Could Data Science Have Saved Greece?

Whatever the right solution is for the current Greek crisis, many observers believe that the problems could have been avoided if Greece had not joined the Euro in the first place.

It is no secret that Greece struggled to meet the official criteria for Euro entry. It was revealed in 2004 that the official Greek deficit figures used to justify accession were incorrect, and the Greek authorities continued to submit frequently-revised statistics to the EU for the next decade. The final official figures show that country’s annual budget deficit has never met the Eurozone’s 3% limit.


Data science may have helped expose the problems earlier. A research paper published in 2011 called Fact and Fiction in EU-Governmental Economic Data applied Benford’s Law to a decade of economic data from 27 EU states.

Benford’s Law says that the first digit of certain sets of real-world numbers are not evenly distributed — for example, that there will be six times as many numbers starting with the digit “1” as with the digit “9”. (For math fans, here’s a good explanation of why this might happen: basically, a lot of nature shows exponential and logarithmic behavior).

benford's law.jpg

Financial auditors had already successfully used Benford’s law as part of their fraud detection processes, and the researchers wanted to determine whether it could also be applied to economic data.

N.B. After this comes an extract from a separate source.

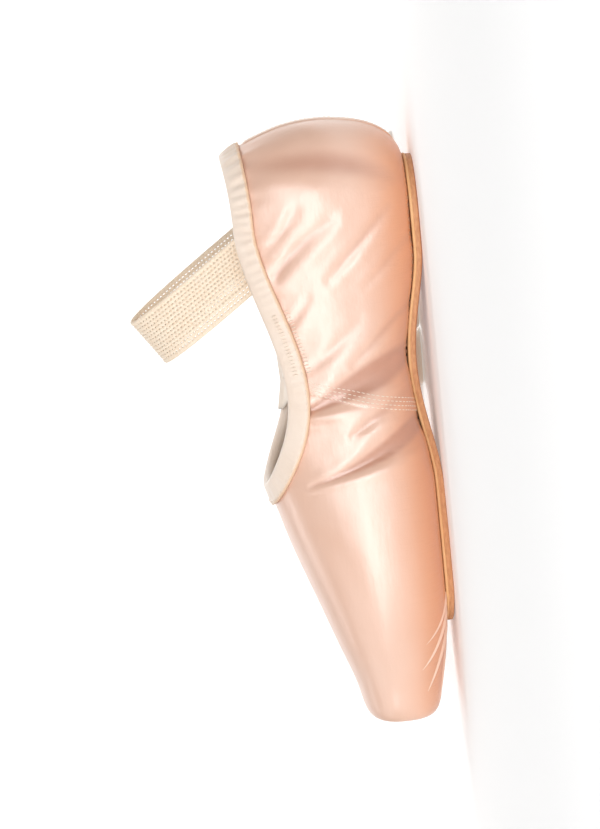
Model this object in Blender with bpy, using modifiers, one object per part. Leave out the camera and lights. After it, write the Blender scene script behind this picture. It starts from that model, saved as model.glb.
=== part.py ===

For each country, they calculated the difference between the reported values and what would have been expected from Benford’s Law:

benfords law greece eurozone.jpg

The country with the greatest deviation was Greece, and the researchers concluded that this can be regarded as evidence for the effectiveness of Benford’s law in the detection of irregularities and manipulations in macroeconomic data.

So could Data Science and Benford’s Law have helped head off the crisis, by keeping Greece out of the Euro? Probably not. It was apparently an open secret among EU officials that the numbers for Greece were dubious, and it was ultimately Germany and France who first officially broke the 3% budget deficit rule.

Using Benford’s Law may have revealed the problems earlier and more publicly, but Greece’s entry into the Euro was ultimately the result of political decisions rather than economic theory.

There’s still scope for using Benford’s Law to help with any future recovery, though — for example, to help Greek governments crack down on fraudulent tax returns.